▶ _TASK TO CARRY OUT_:
Nothing in the records may be left out or altered; reproduce them all exactly.

Dataset excerpt:
══════

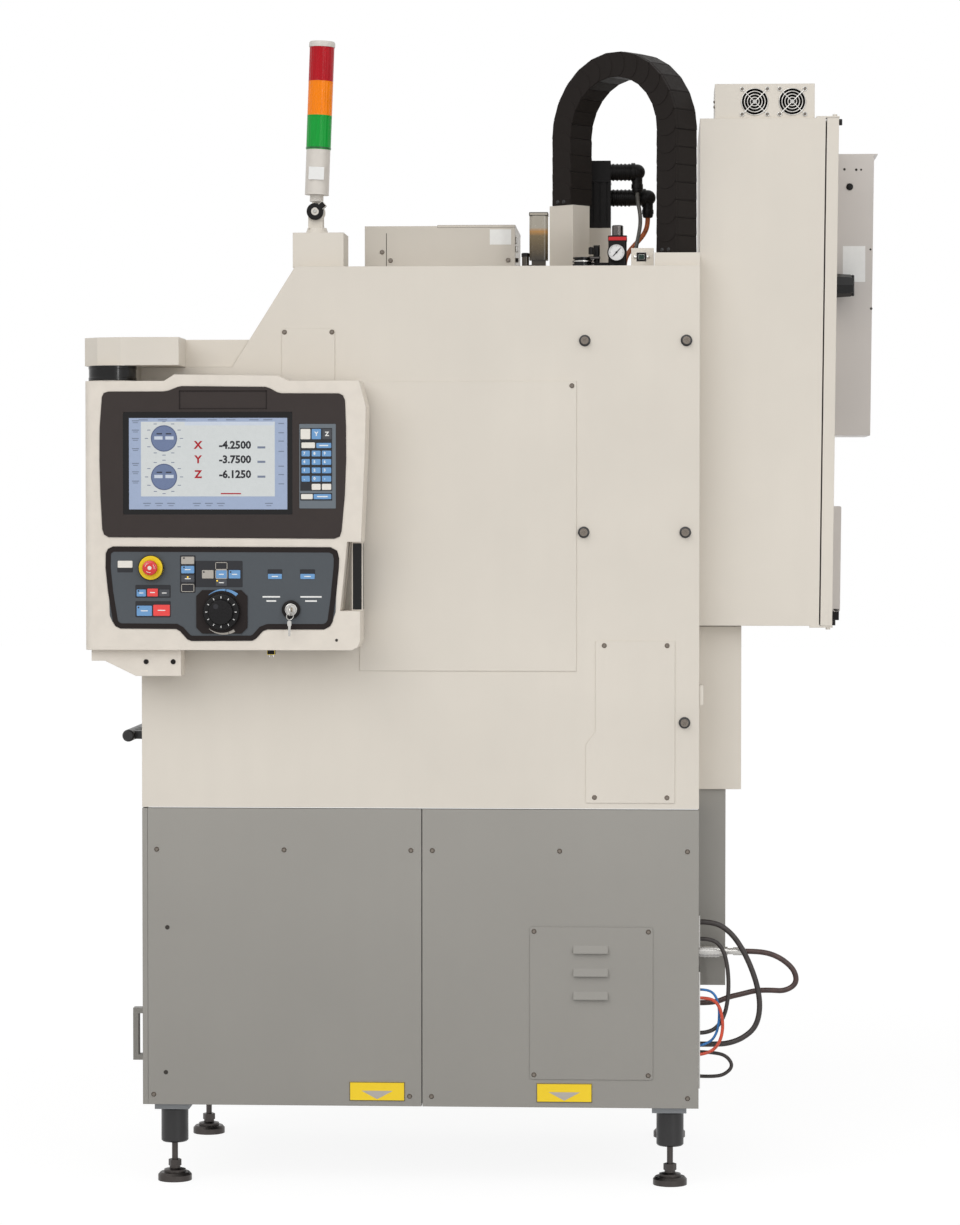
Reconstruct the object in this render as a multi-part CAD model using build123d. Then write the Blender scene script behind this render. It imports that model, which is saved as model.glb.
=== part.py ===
from build123d import *
import os
from math import atan2, cos, degrees, pi, radians, sin, tan

# A compact enclosed vertical machining centre, in millimetres.
# While it is modelled, +X points to the machine's rear, +Y to its left side, +Z up, and the floor is z = 0.
# The finished pieces are moved so that the origin is the middle of the whole footprint, on the floor.

# Enclosure and skirt
body_front, body_rear = -612.0, 610.0
half_width = 381.0
skirt_bottom, seam_z, ledge_z, hood_rise = 181.0, 837.0, 1802.0, 219.0
roof_z = ledge_z + hood_rise
ledge_depth, hood_run = 201.0, 138.0
sheet = 3.0
seam_gap = 2.0
panel_seam_x = 4.0

# Legs
leg_front_x, leg_rear_x, leg_y = -552.0, 548.0, 302.0
sleeve_r, sleeve_low, sleeve_high = 30.0, 87.0, 163.0
stud_r, pad_r, pad_height = 6.7, 37.5, 18.0
nut_flats, nut_height, nut_low = 25.0, 14.0, 32.0
foot_boss_height = 60.0

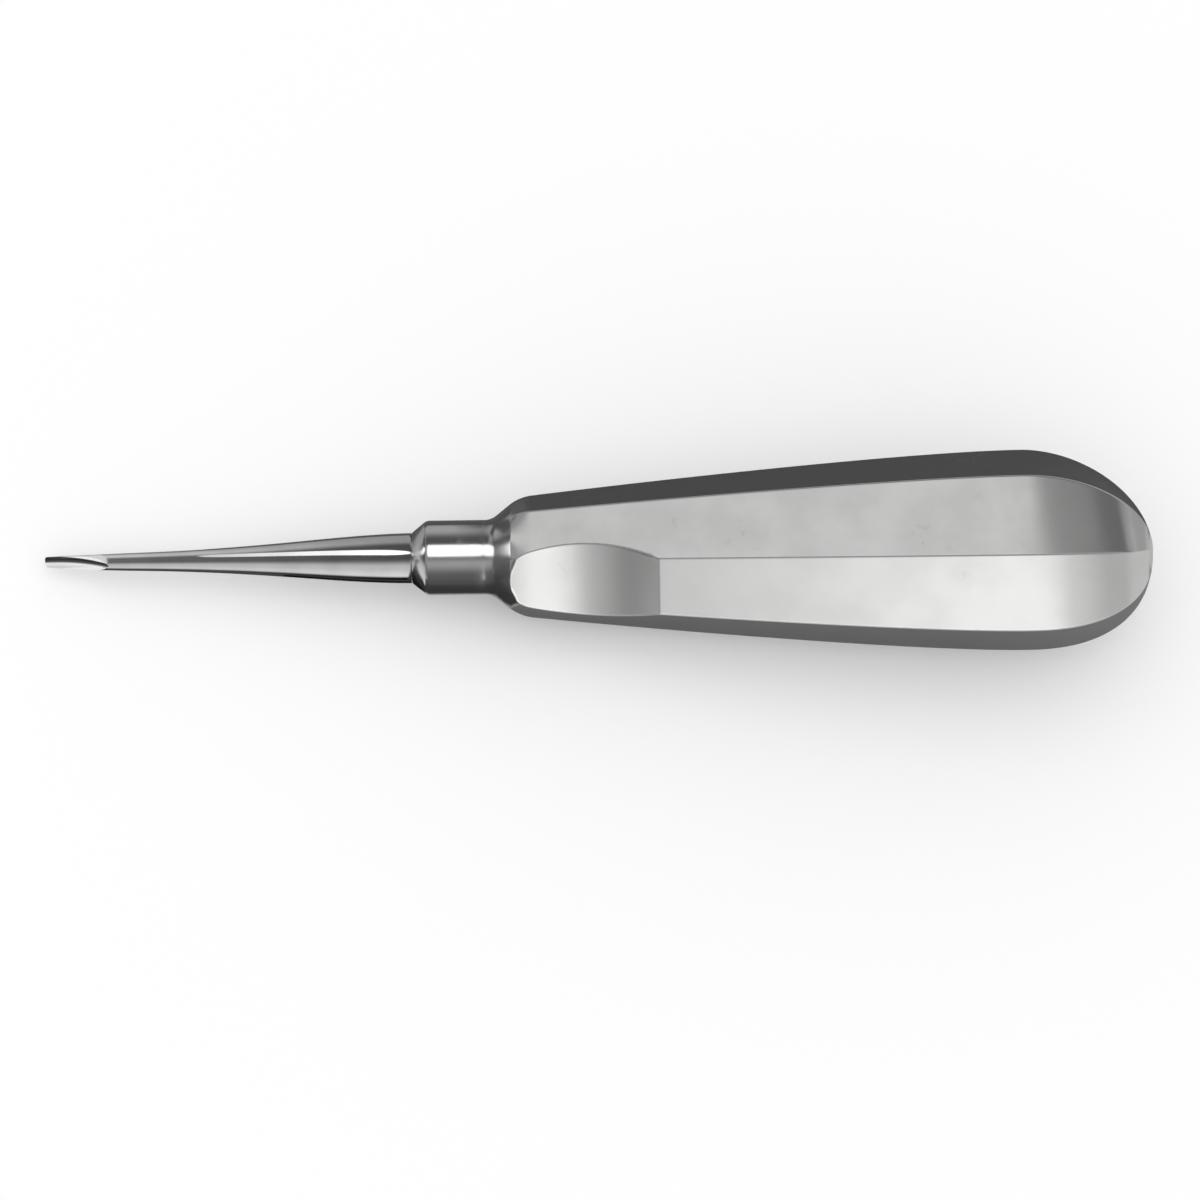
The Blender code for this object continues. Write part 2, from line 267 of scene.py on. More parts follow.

══════

▶ _EXPECTED ANSWER_:
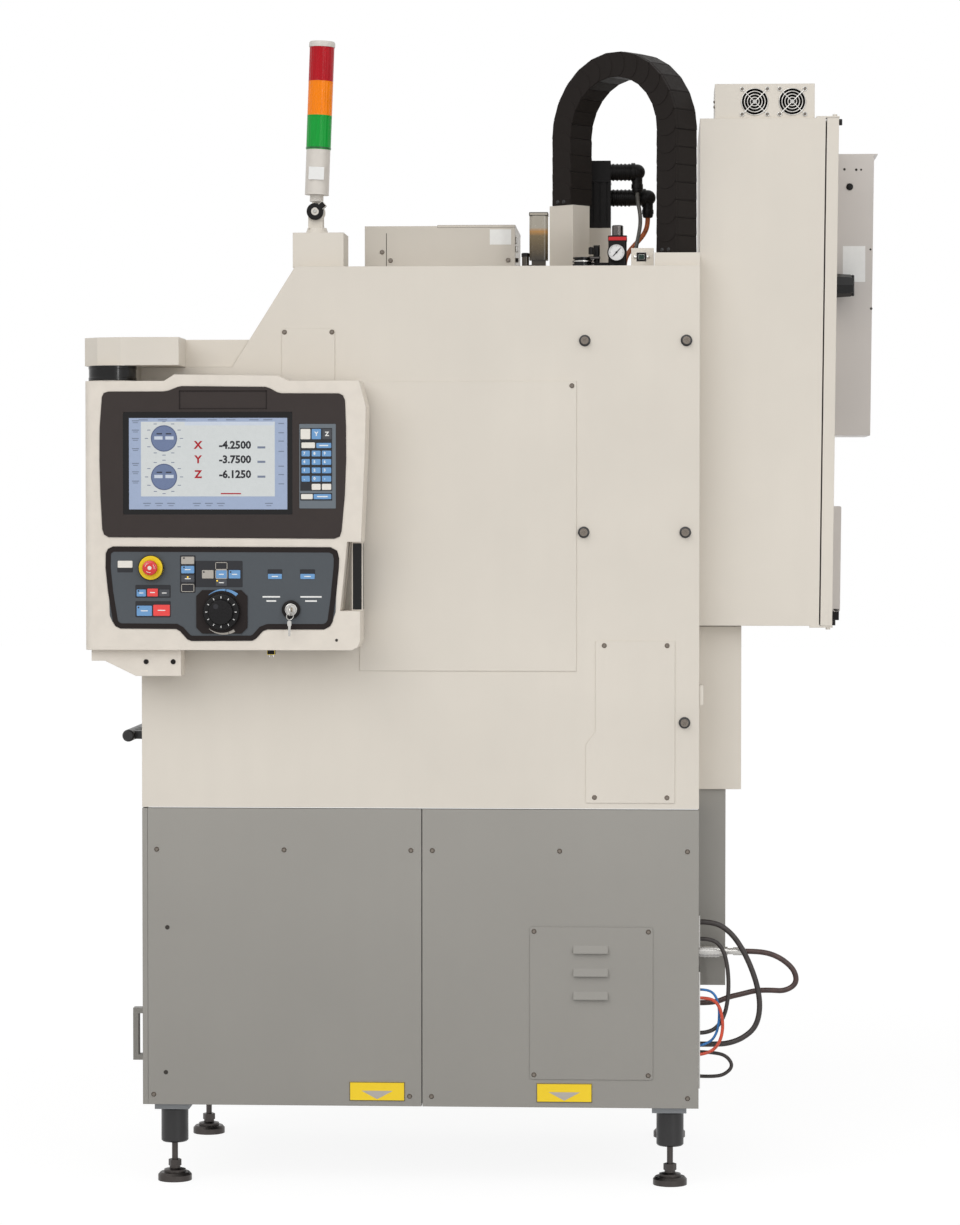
Reconstruct the object in this render as a multi-part CAD model using build123d. Then write the Blender scene script behind this render. It imports that model, which is saved as model.glb.
=== part.py ===
from build123d import *
import os
from math import atan2, cos, degrees, pi, radians, sin, tan

# A compact enclosed vertical machining centre, in millimetres.
# While it is modelled, +X points to the machine's rear, +Y to its left side, +Z up, and the floor is z = 0.
# The finished pieces are moved so that the origin is the middle of the whole footprint, on the floor.

# Enclosure and skirt
body_front, body_rear = -612.0, 610.0
half_width = 381.0
skirt_bottom, seam_z, ledge_z, hood_rise = 181.0, 837.0, 1802.0, 219.0
roof_z = ledge_z + hood_rise
ledge_depth, hood_run = 201.0, 138.0
sheet = 3.0
seam_gap = 2.0
panel_seam_x = 4.0

# Legs
leg_front_x, leg_rear_x, leg_y = -552.0, 548.0, 302.0
sleeve_r, sleeve_low, sleeve_high = 30.0, 87.0, 163.0
stud_r, pad_r, pad_height = 6.7, 37.5, 18.0
nut_flats, nut_height, nut_low = 25.0, 14.0, 32.0
foot_boss_height = 60.0

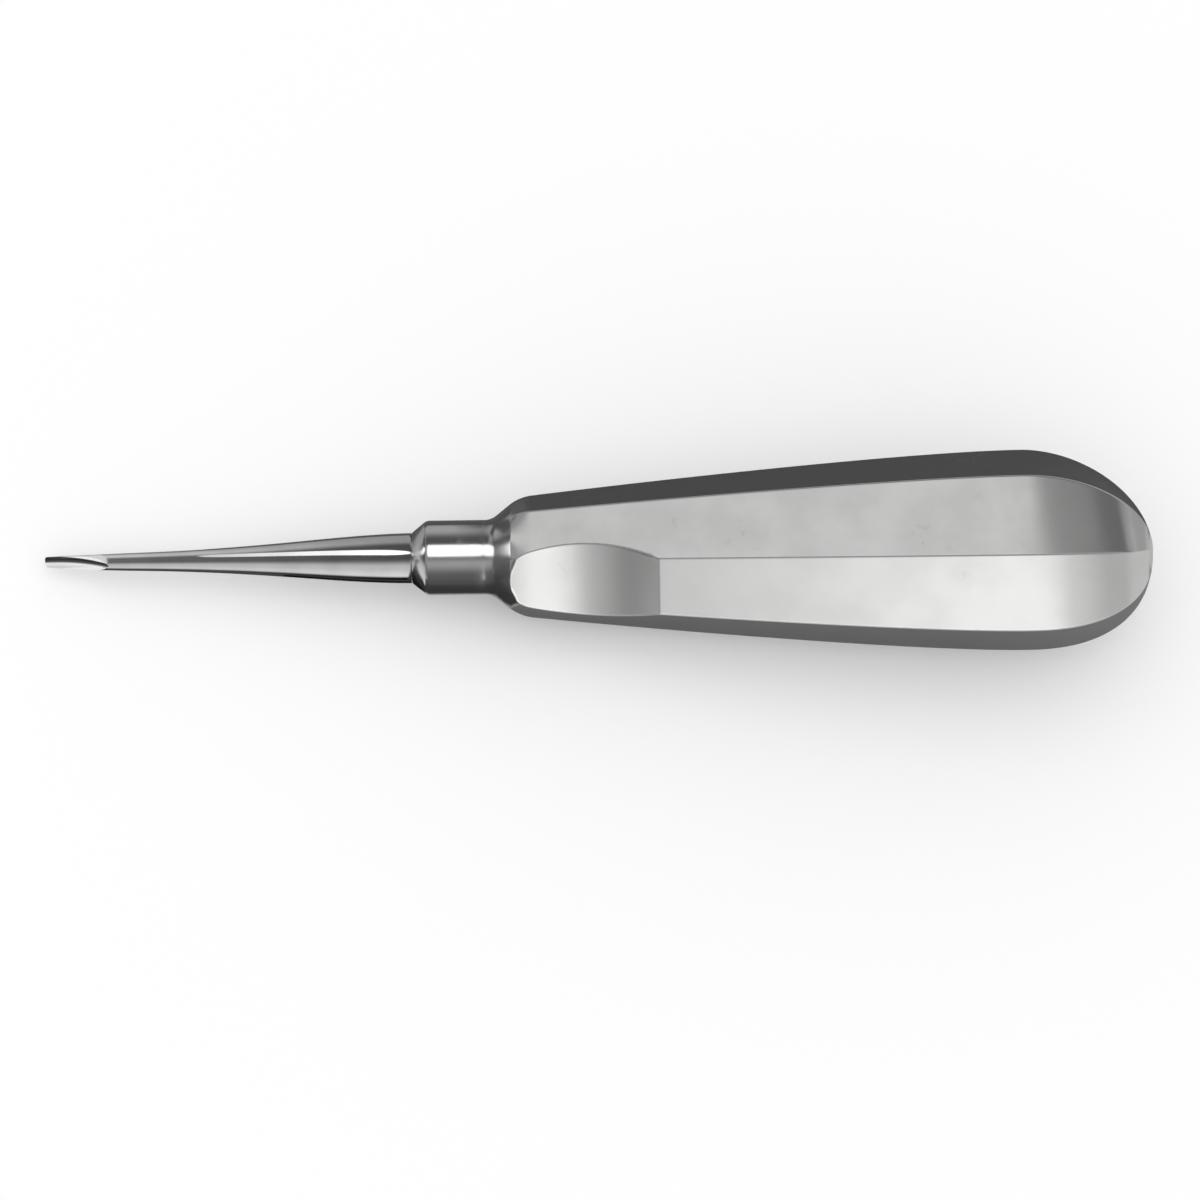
The Blender code for this object continues. Write part 2, from line 267 of scene.py on. More parts follow.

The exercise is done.